The file paths given above match the built-in defaults, but paths are fully configurable.
Telnet into localhost port 6023 to get an interactive console. The console can currently be used to inspect the scheduler’s live status.
Backy includes a self-checking facility. Invoke backy check to see if there is a recent revision present for all configured backup jobs:
$ backy check OK: 9 jobs within SLA
Both output and exit code are suited for processing with Nagios-compatible monitoring systems.
Backy comes with a number of plug-ins which define block-file like sources:
It should be easy to write plug-ins for additional sources.
Backy always verifies freshly created backups. Verification scale depends on the source type: file-based sources get fully verified. Ceph-based sources are verified based on random samples for runtime reasons.

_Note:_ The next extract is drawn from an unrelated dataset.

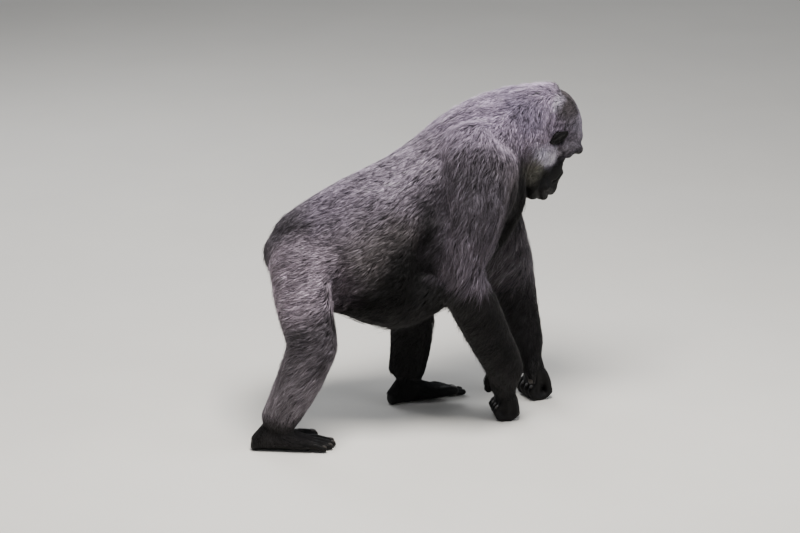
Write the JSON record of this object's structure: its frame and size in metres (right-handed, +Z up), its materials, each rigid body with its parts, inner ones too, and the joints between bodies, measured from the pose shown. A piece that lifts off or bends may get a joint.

The backy scheduler is intended to run continuously. It will spread jobs according to the configured run intervals over the day. After resuming from an interruption, it will reschedule missed jobs so that SLAs are still kept if possible.
Backup jobs can be triggered at specific times as well: just invoke backy backup manually.
Introduce scheduler and rework the main backup command. The backy command is now only responsible for dealing with individual backups.
It does no longer care about scheduling.
A new daemon and a central configuration file is responsible for that now. However, it simply calls out to the existing backy command so we can still manually interact with the system even if we do not use the daemon.
Add consul integration for backing up Flying Circus root disk images with clean snapshots (by asking fc.qemu to use fs-freeze before preparing a Ceph snapshot).
Switch to shorter UUIDs. Existing files with old UUIDs are compatible.
Turn the configuration format into YAML. Old files are still compatible. New configs will be generated as YAML.
Performance: defrag all new files automatically to avoid btrfs degrading extent performance. It appears this doesn’t completely duplicate all CoW data. Will have to monitor this in the future.